SOURCE DATA =
▽

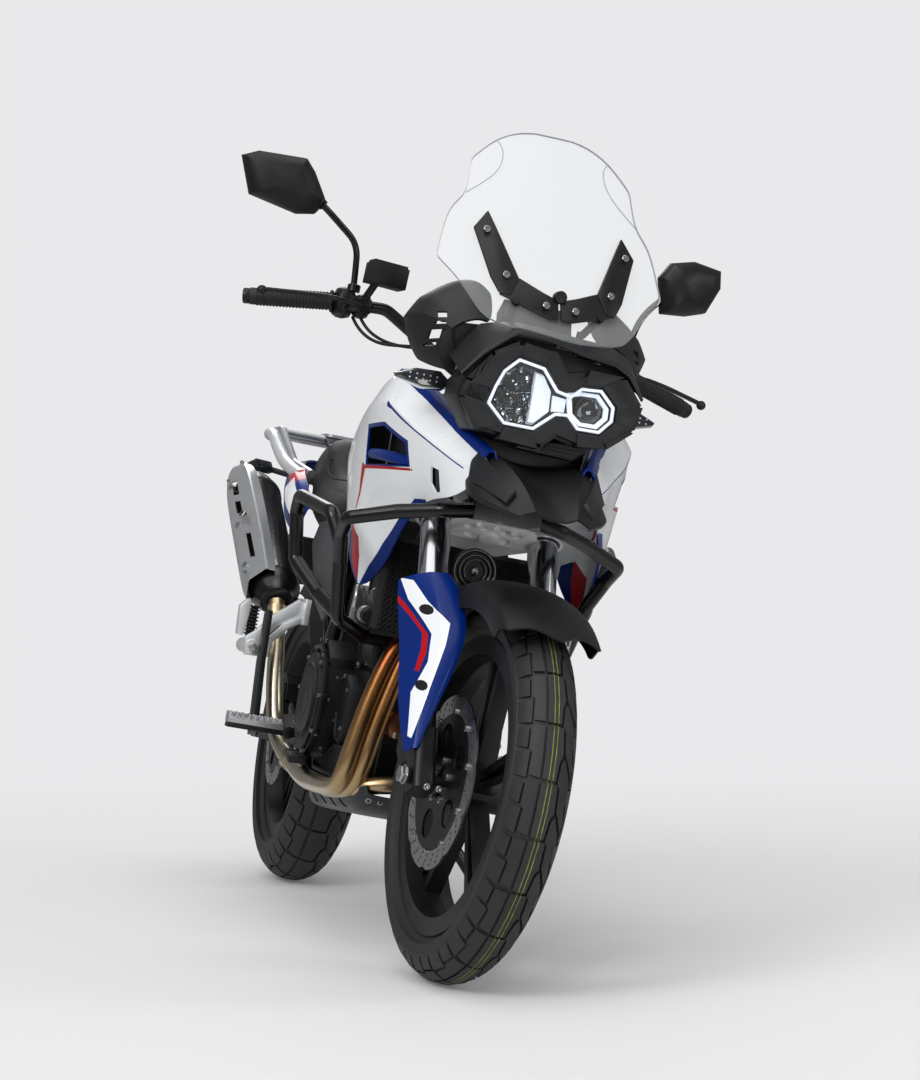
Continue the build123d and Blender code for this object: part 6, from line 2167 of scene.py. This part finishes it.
webs = []
for height, half, reach in ((484, 82, 42), (676, 76, 36)):  # ribbed undersides of both yokes, with round pockets
    under = prism(
        [
            (-half, -reach * 0.5), (-half + 14, -reach), (half - 14, -reach), (half, -reach * 0.5),
            (half, reach * 0.7), (-half, reach * 0.7)
        ],
        lambda x, y, height=height: on_fork(x, y, height), (0, 6 * sin(RAKE), 6 * cos(RAKE))
    )
    for x, y in ((-46, -16), (-20, -20), (20, -20), (46, -16), (-34, 12), (34, 12)):
        pocket = rod(9.5, 30, on_fork(x, y, height), (-RAKE, 0, 0), sides=20)
        modify(under, "BOOLEAN", operation="DIFFERENCE", object=pocket, solver="EXACT")
        bpy.data.objects.remove(pocket)
    webs.append(under)
    webs.append(rod(17, 12, on_fork(0, 4, height - 2), (-RAKE, 0, 0)))
    for x in (-33, 0, 33):
        webs.append(rod(5, 10, on_fork(x, -30, height - 2), (-RAKE, 0, 0), sides=16))
# the yoke faces carry a painted sheen: an almost white casting finish that reads bright in the shade
settle(joined(webs), "yoke_undersides", "steering", casting_with_painted_sheen, angle=30, bevel=1.2)

pistons = []
for depth, height in ((104, 112), (138, 118)):
    place = on_fork(-88, depth, height)
    pistons.append(rod(17, 7, place, SIDEWAYS))
    pistons.append(hoop(12, 2, (place[0] - 3, place[1], place[2]), SIDEWAYS, 32, 8))
line = [
    on_fork(-82, 148, 140), on_fork(-92, 150, 190), on_fork(-112, 96, 250), on_fork(-112, 56, 320),
    on_fork(-100, 44, 420), on_fork(-70, 40, 470)
]
pistons.append(round_tube(line, 7, 12))
settle(joined(pistons), "caliper_covers_and_hose", "steering", cast_black, angle=35, bevel=0.8)
print("fork details:", PIECES[-4:])

# %% [markdown]
# ## Muffler and its shield
#
# The can is rolled steel under satin black, with a formed cap at each end. The heat shield is a
# folded aluminium sheet that stands off on spacers; its slots let the air through.

# %% Muffler
CAN_FRONT, CAN_REAR = Vector((-206, 292, 584)), Vector((-222, 724, 826))
CAN_WAY = (CAN_REAR - CAN_FRONT).normalized()
CAN_SIDE = Vector((1, 0, 0))
CAN_UP = CAN_SIDE.cross(CAN_WAY).normalized()


def on_can(along, angle, radius):
    """A point round the muffler: angle 0 is to the machine's left, 90 degrees is the top."""
    out = CAN_SIDE * (radius * cos(radians(angle)))
    up = CAN_UP * (radius * sin(radians(angle)))
    return tuple(CAN_FRONT + CAN_WAY * along + out + up)


CAN_SECTIONS = (
    (0, 24), (2, 33), (14, 35), (40, 50), (50, 53), (60, 53), (64, 51), (424, 51), (428, 53), (440, 53), (446, 51),
    (484, 40), (494, 36), (494, 24), (470, 22)
)
muffler = drawn([[on_can(along, k * 15, radius) for k in range(24)] for along, radius in CAN_SECTIONS], levels=0)
modify(muffler, "SUBSURF", subdivision_type="SIMPLE", levels=1)
settle(muffler, "muffler_can", "chassis", powder_black, ("muffler",), angle=28)

# %% Shield
SHIELD_ROWS = (  # distance along the can, then (angle, radius) of each fold
    (30, (104, 57), (120, 66), (160, 66), (196, 60), (206, 58)),
    (70, (100, 57), (118, 68), (168, 70), (214, 66), (232, 60)),
    (250, (98, 57), (117, 70), (172, 72), (218, 67), (238, 60)),
    (430, (100, 57), (119, 70), (172, 72), (214, 66), (232, 60)),
    (486, (106, 54), (124, 62), (164, 66), (196, 62), (206, 58)),
    (520, (120, 42), (132, 48), (158, 54), (178, 52), (186, 50)),
)
shield = skin(
    [[on_can(along, angle, radius) for angle, radius in folds] for along, *folds in SHIELD_ROWS], sharp=(1, 2, 3),
    levels=3, mirrored=False, facing=(-1, 0, 0), taut=True
)
for start_at, end_at, low, high in (
    (372, 432, 150, 160), (292, 346, 150, 160), (96, 196, 142, 151), (150, 230, 186, 196), (300, 400, 186, 196)
):
    corners = [
        on_can(along, angle, 70)
        for along, angle in ((start_at, low), (end_at, low), (end_at + 10, high), (start_at + 10, high))
    ]
    mask_off(shield, [(y, z) for x, y, z in corners], "side", only=lambda c: c.x < CAN_FRONT.x - 30)
modify(shield, "SOLIDIFY", thickness=2.2, offset=-1)
sheet_silver = finish("anodised_aluminium_sheet", "#d6d8da", "#c9cbcd", 0.33, 0.5, 0.02, metallic=0.85)
settle(shield, "muffler_shield_sheet", "chassis", sheet_silver, ("muffler_shield",), angle=22)
spacers = [
    (on_can(along, angle, 71), Vector(on_can(along, angle, 80)) - Vector(on_can(along, angle, 60)), size)
    for along, angle, size in ((256, 140, 1.7), (440, 158, 0.9), (474, 126, 0.9), (50, 158, 0.9))
]
bolts = stamped(SCREW, spacers)
posts = []
for along in (90, 256, 420):
    posts.append(round_tube([on_can(along, 160, 50), on_can(along, 160, 70)], 12, 12))
settle(joined([bolts] + posts), "shield_bolts_and_posts", "chassis", zinc_bolt, angle=40)
print("exhaust:", PIECES[-3:])

# %% [markdown]
# ## Pegs
#
# The passenger pegs fold up against forged brackets of two curved arms. The rider's pegs are toothed
# so that a muddy boot holds.

# %% Passenger peg brackets
brackets, rubbers = [], []
for side in (-1, 1):
    for outline, y in (
        (
            (
                (262, 470), (268, 504), (246, 522), (222, 554), (170, 598), (150, 590), (152, 572), (208, 536),
                (226, 508), (236, 470)
            ),
            250
        ),
        (((226, 470), (222, 512), (196, 545), (150, 573), (146, 560), (184, 536), (206, 506), (208, 474)), 242),
    ):
        brackets.append(plate_across([(side * x, z) for x, z in outline], y, -16, 0.97))
    brackets.append(
        plate_across(
            [(side * 260, 506), (side * 273, 508), (side * 276, 566), (side * 262, 582), (side * 252, 574)], 322,
            -26
        )
    )
    brackets.append(rod(15, 110, (side * 250, 282, 488), FORWARDS, sides=24))
    brackets.append(
        plate_level([(side * 148, 222), (side * 148, 356), (side * 160, 356), (side * 160, 222)], 548, 52)
    )
    core = rod(9, 64, (side * 246, 308, 538), sides=20)
    rubbers.append(core)
    for step in range(9):
        rib = start("cube", size=1, location=(side * 246, 308, 512 + step * 7))
        rib.scale = (20, 32, 3.6)
        bpy.ops.object.transform_apply(location=True, scale=True)
        rubbers.append(rib)
settle(
    joined(brackets), "passenger_peg_brackets", "chassis", forged, ("passenger_pegs",), angle=30,
    bevel=2.0
)
settle(joined(rubbers), "passenger_peg_rubbers", "chassis", grip_rubber, angle=35, bevel=0.8)
settle(
    stamped(
        SCREW,
        [((side * 250, 226, 488), (0, -1, 0), 1.6) for side in (-1, 1)] + [
            ((side * 164, 314 + k * 24, 572), (side, 0, 0), 1.2) for side in (-1, 1) for k in (0, 1)
        ]
    ),
    "passenger_peg_bolts", "chassis", zinc_bolt
)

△

GOAL OF THE EXERCISE = Extract the listing in its entirety and repeat it exactly.

EXERCISE SOLUTION =
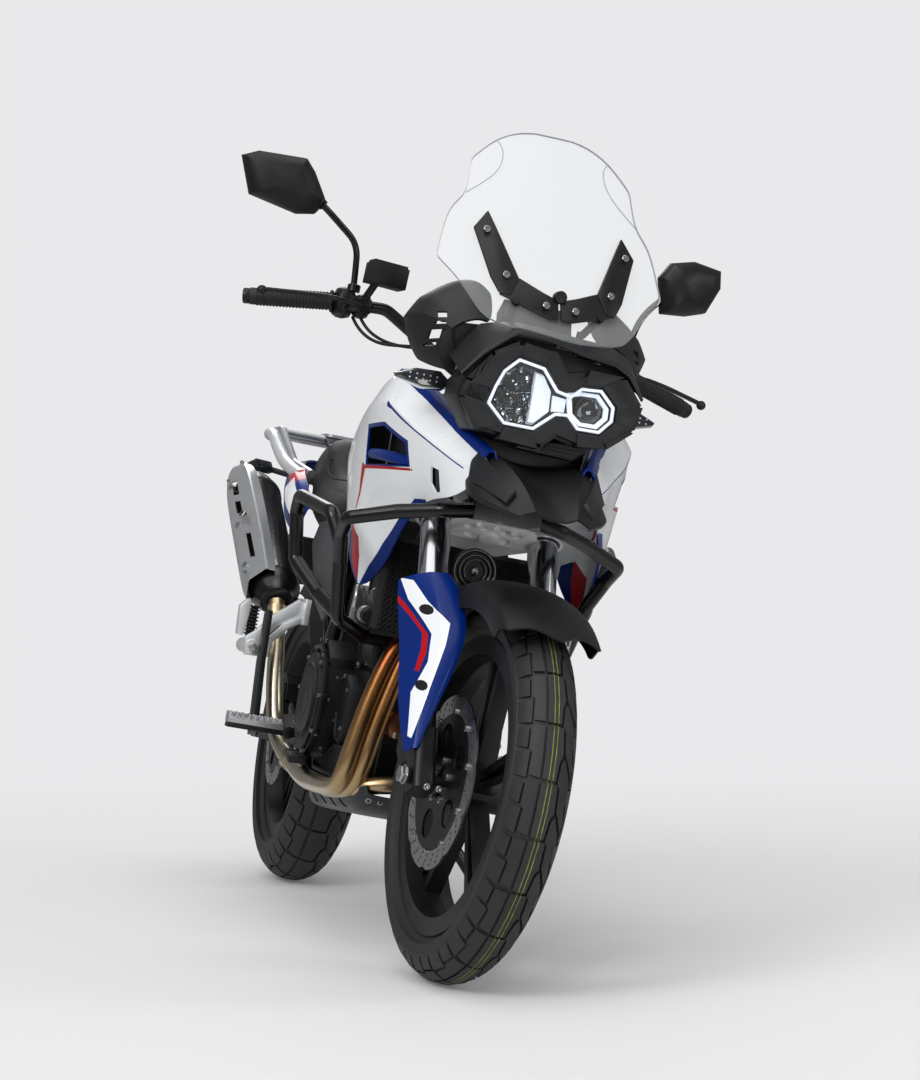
Continue the build123d and Blender code for this object: part 6, from line 2167 of scene.py. This part finishes it.
webs = []
for height, half, reach in ((484, 82, 42), (676, 76, 36)):  # ribbed undersides of both yokes, with round pockets
    under = prism(
        [
            (-half, -reach * 0.5), (-half + 14, -reach), (half - 14, -reach), (half, -reach * 0.5),
            (half, reach * 0.7), (-half, reach * 0.7)
        ],
        lambda x, y, height=height: on_fork(x, y, height), (0, 6 * sin(RAKE), 6 * cos(RAKE))
    )
    for x, y in ((-46, -16), (-20, -20), (20, -20), (46, -16), (-34, 12), (34, 12)):
        pocket = rod(9.5, 30, on_fork(x, y, height), (-RAKE, 0, 0), sides=20)
        modify(under, "BOOLEAN", operation="DIFFERENCE", object=pocket, solver="EXACT")
        bpy.data.objects.remove(pocket)
    webs.append(under)
    webs.append(rod(17, 12, on_fork(0, 4, height - 2), (-RAKE, 0, 0)))
    for x in (-33, 0, 33):
        webs.append(rod(5, 10, on_fork(x, -30, height - 2), (-RAKE, 0, 0), sides=16))
# the yoke faces carry a painted sheen: an almost white casting finish that reads bright in the shade
settle(joined(webs), "yoke_undersides", "steering", casting_with_painted_sheen, angle=30, bevel=1.2)

pistons = []
for depth, height in ((104, 112), (138, 118)):
    place = on_fork(-88, depth, height)
    pistons.append(rod(17, 7, place, SIDEWAYS))
    pistons.append(hoop(12, 2, (place[0] - 3, place[1], place[2]), SIDEWAYS, 32, 8))
line = [
    on_fork(-82, 148, 140), on_fork(-92, 150, 190), on_fork(-112, 96, 250), on_fork(-112, 56, 320),
    on_fork(-100, 44, 420), on_fork(-70, 40, 470)
]
pistons.append(round_tube(line, 7, 12))
settle(joined(pistons), "caliper_covers_and_hose", "steering", cast_black, angle=35, bevel=0.8)
print("fork details:", PIECES[-4:])

# %% [markdown]
# ## Muffler and its shield
#
# The can is rolled steel under satin black, with a formed cap at each end. The heat shield is a
# folded aluminium sheet that stands off on spacers; its slots let the air through.

# %% Muffler
CAN_FRONT, CAN_REAR = Vector((-206, 292, 584)), Vector((-222, 724, 826))
CAN_WAY = (CAN_REAR - CAN_FRONT).normalized()
CAN_SIDE = Vector((1, 0, 0))
CAN_UP = CAN_SIDE.cross(CAN_WAY).normalized()


def on_can(along, angle, radius):
    """A point round the muffler: angle 0 is to the machine's left, 90 degrees is the top."""
    out = CAN_SIDE * (radius * cos(radians(angle)))
    up = CAN_UP * (radius * sin(radians(angle)))
    return tuple(CAN_FRONT + CAN_WAY * along + out + up)


CAN_SECTIONS = (
    (0, 24), (2, 33), (14, 35), (40, 50), (50, 53), (60, 53), (64, 51), (424, 51), (428, 53), (440, 53), (446, 51),
    (484, 40), (494, 36), (494, 24), (470, 22)
)
muffler = drawn([[on_can(along, k * 15, radius) for k in range(24)] for along, radius in CAN_SECTIONS], levels=0)
modify(muffler, "SUBSURF", subdivision_type="SIMPLE", levels=1)
settle(muffler, "muffler_can", "chassis", powder_black, ("muffler",), angle=28)

# %% Shield
SHIELD_ROWS = (  # distance along the can, then (angle, radius) of each fold
    (30, (104, 57), (120, 66), (160, 66), (196, 60), (206, 58)),
    (70, (100, 57), (118, 68), (168, 70), (214, 66), (232, 60)),
    (250, (98, 57), (117, 70), (172, 72), (218, 67), (238, 60)),
    (430, (100, 57), (119, 70), (172, 72), (214, 66), (232, 60)),
    (486, (106, 54), (124, 62), (164, 66), (196, 62), (206, 58)),
    (520, (120, 42), (132, 48), (158, 54), (178, 52), (186, 50)),
)
shield = skin(
    [[on_can(along, angle, radius) for angle, radius in folds] for along, *folds in SHIELD_ROWS], sharp=(1, 2, 3),
    levels=3, mirrored=False, facing=(-1, 0, 0), taut=True
)
for start_at, end_at, low, high in (
    (372, 432, 150, 160), (292, 346, 150, 160), (96, 196, 142, 151), (150, 230, 186, 196), (300, 400, 186, 196)
):
    corners = [
        on_can(along, angle, 70)
        for along, angle in ((start_at, low), (end_at, low), (end_at + 10, high), (start_at + 10, high))
    ]
    mask_off(shield, [(y, z) for x, y, z in corners], "side", only=lambda c: c.x < CAN_FRONT.x - 30)
modify(shield, "SOLIDIFY", thickness=2.2, offset=-1)
sheet_silver = finish("anodised_aluminium_sheet", "#d6d8da", "#c9cbcd", 0.33, 0.5, 0.02, metallic=0.85)
settle(shield, "muffler_shield_sheet", "chassis", sheet_silver, ("muffler_shield",), angle=22)
spacers = [
    (on_can(along, angle, 71), Vector(on_can(along, angle, 80)) - Vector(on_can(along, angle, 60)), size)
    for along, angle, size in ((256, 140, 1.7), (440, 158, 0.9), (474, 126, 0.9), (50, 158, 0.9))
]
bolts = stamped(SCREW, spacers)
posts = []
for along in (90, 256, 420):
    posts.append(round_tube([on_can(along, 160, 50), on_can(along, 160, 70)], 12, 12))
settle(joined([bolts] + posts), "shield_bolts_and_posts", "chassis", zinc_bolt, angle=40)
print("exhaust:", PIECES[-3:])

# %% [markdown]
# ## Pegs
#
# The passenger pegs fold up against forged brackets of two curved arms. The rider's pegs are toothed
# so that a muddy boot holds.

# %% Passenger peg brackets
brackets, rubbers = [], []
for side in (-1, 1):
    for outline, y in (
        (
            (
                (262, 470), (268, 504), (246, 522), (222, 554), (170, 598), (150, 590), (152, 572), (208, 536),
                (226, 508), (236, 470)
            ),
            250
        ),
        (((226, 470), (222, 512), (196, 545), (150, 573), (146, 560), (184, 536), (206, 506), (208, 474)), 242),
    ):
        brackets.append(plate_across([(side * x, z) for x, z in outline], y, -16, 0.97))
    brackets.append(
        plate_across(
            [(side * 260, 506), (side * 273, 508), (side * 276, 566), (side * 262, 582), (side * 252, 574)], 322,
            -26
        )
    )
    brackets.append(rod(15, 110, (side * 250, 282, 488), FORWARDS, sides=24))
    brackets.append(
        plate_level([(side * 148, 222), (side * 148, 356), (side * 160, 356), (side * 160, 222)], 548, 52)
    )
    core = rod(9, 64, (side * 246, 308, 538), sides=20)
    rubbers.append(core)
    for step in range(9):
        rib = start("cube", size=1, location=(side * 246, 308, 512 + step * 7))
        rib.scale = (20, 32, 3.6)
        bpy.ops.object.transform_apply(location=True, scale=True)
        rubbers.append(rib)
settle(
    joined(brackets), "passenger_peg_brackets", "chassis", forged, ("passenger_pegs",), angle=30,
    bevel=2.0
)
settle(joined(rubbers), "passenger_peg_rubbers", "chassis", grip_rubber, angle=35, bevel=0.8)
settle(
    stamped(
        SCREW,
        [((side * 250, 226, 488), (0, -1, 0), 1.6) for side in (-1, 1)] + [
            ((side * 164, 314 + k * 24, 572), (side, 0, 0), 1.2) for side in (-1, 1) for k in (0, 1)
        ]
    ),
    "passenger_peg_bolts", "chassis", zinc_bolt
)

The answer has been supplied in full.